I don't know that you can save her from her past if she's not willing to work on it herself. I wish you the best. ♡

Minxballs

She didn't tell you this directly so it's not really your responsibility to deal with. It's just manipulative. If she wants to improve things she could have come to you. Or gone to counseling herself. But instead she's been pretty terrible for a year.

I don't think you can trust what she told a friend as true either... She may just be trying to save face as "not the bad guy" to this person while she's the one who withdrew effort from fixing things.

Best of luck to you!

Sarissa32

You and your daughter first...

Listen, the way she treated you this last year was basically emotional and psychological abuse. Look it up. She shunned you for the entire year and had emotional affairs. The onus isn't on you to make her a well adjusted and healthy person to be a good mom and a good wife. The onus is on her to keep that shit under control.

I tell this to a lot of people as I'm involved in mental health wellness. Your responsibility isn't to fix someone with mental health issues so they can stay with you. Your responsibility is to support them. When she unilaterally decides she's going to hurt you and the family its not your responsibility to tolerate it and allow her to hurt you and your child in the process. Its your responsibility to protect that child at all costs.

If she wants out and its a bad situation let her have it. If she couldn't come to her senses a year ago and realize how badly she was hurting her child then I don't think she deserves a second or third chance from you. All that's going to happen is your child is going to end up hurt again. You don't think this last year of her mom being pretty much absent and rejecting her hasn't just destroyed her self-esteem and emotions?

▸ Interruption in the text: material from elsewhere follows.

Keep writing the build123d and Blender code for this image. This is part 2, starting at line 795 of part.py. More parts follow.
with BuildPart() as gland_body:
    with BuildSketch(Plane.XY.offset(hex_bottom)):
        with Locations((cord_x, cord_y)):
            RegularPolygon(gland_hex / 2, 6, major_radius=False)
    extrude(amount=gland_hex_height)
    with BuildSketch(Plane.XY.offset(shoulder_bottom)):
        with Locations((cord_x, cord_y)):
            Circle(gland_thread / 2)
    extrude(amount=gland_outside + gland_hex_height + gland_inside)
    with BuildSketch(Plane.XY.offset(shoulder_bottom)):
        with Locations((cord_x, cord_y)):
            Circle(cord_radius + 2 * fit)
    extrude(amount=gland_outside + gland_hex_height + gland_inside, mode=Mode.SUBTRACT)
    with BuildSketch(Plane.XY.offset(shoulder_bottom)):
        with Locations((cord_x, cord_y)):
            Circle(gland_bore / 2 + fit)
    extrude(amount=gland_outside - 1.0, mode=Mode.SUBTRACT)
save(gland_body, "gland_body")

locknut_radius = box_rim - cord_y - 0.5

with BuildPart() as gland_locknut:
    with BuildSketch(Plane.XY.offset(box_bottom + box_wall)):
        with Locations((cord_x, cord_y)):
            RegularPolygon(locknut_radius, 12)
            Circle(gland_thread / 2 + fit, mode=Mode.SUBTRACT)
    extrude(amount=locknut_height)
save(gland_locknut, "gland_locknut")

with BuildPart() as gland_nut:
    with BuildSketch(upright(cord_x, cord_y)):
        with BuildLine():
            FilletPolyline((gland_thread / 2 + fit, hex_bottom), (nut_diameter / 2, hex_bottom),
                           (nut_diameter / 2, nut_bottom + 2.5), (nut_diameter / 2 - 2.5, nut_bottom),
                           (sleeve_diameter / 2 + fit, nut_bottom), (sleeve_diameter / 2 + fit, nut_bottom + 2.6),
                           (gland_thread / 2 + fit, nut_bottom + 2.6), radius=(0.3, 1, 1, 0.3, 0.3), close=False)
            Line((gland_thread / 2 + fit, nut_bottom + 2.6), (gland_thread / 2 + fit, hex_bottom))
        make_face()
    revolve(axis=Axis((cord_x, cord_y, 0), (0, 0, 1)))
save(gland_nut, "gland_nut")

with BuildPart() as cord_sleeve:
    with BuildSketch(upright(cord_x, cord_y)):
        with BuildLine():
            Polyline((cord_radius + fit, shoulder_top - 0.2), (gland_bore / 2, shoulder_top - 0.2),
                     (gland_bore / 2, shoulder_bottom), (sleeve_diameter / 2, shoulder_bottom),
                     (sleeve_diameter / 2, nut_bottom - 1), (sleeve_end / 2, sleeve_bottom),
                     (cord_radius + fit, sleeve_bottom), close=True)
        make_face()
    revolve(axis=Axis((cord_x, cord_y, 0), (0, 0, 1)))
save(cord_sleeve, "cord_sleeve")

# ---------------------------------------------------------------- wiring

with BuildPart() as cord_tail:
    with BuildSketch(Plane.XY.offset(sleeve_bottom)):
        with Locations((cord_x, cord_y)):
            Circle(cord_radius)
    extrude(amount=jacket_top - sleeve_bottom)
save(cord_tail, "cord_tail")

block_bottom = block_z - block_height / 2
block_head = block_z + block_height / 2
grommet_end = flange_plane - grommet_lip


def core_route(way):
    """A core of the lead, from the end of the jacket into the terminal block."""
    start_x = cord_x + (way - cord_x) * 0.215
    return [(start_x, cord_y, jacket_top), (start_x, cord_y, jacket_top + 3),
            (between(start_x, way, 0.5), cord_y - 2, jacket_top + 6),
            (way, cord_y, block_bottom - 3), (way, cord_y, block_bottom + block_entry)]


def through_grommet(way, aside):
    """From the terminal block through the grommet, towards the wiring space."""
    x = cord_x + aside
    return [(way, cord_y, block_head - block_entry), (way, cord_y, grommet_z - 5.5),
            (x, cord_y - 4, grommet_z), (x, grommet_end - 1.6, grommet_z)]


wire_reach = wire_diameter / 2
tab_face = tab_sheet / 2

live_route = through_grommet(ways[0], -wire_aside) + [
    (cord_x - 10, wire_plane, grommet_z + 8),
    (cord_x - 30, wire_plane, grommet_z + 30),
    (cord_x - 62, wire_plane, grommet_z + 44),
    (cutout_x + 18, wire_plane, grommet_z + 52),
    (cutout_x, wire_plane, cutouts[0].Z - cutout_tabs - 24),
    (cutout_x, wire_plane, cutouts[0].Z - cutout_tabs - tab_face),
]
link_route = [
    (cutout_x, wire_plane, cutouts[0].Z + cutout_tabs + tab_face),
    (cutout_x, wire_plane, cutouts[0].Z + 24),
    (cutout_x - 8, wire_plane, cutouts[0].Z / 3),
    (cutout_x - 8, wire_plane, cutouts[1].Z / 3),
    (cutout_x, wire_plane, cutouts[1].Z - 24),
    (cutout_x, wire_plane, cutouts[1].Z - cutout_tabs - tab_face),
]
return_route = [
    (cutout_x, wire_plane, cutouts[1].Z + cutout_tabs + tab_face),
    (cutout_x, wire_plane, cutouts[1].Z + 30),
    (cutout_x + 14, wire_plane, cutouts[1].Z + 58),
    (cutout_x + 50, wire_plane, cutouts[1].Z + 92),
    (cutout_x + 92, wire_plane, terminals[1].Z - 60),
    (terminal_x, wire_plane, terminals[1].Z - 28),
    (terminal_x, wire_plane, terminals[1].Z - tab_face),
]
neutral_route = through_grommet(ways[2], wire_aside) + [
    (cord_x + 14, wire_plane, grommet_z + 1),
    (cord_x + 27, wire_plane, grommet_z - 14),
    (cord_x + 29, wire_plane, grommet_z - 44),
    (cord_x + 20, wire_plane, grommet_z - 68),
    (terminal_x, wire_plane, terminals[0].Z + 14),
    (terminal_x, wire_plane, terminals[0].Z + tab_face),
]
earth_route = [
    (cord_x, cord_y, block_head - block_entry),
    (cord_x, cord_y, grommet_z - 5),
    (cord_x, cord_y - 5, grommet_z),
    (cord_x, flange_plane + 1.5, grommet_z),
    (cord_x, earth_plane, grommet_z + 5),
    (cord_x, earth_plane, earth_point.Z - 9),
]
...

Your wife went through some terrible things. Now she's doing them to your daughter. Get her out of both your lives and fight as hard as you can for majority custody. That poor little baby is suffering right now and the best thing you can do is get her mom out of the house to protect her. At least this way you can start to regain some form of normalcy around the house and work forward through all the hurt she's just gone through.

Your biggest responsibility is to protect your child. You're not doing that right now. Having a mom who is actively rejecting her in the house is a lot worse for her than a mom who isn't in the house at all.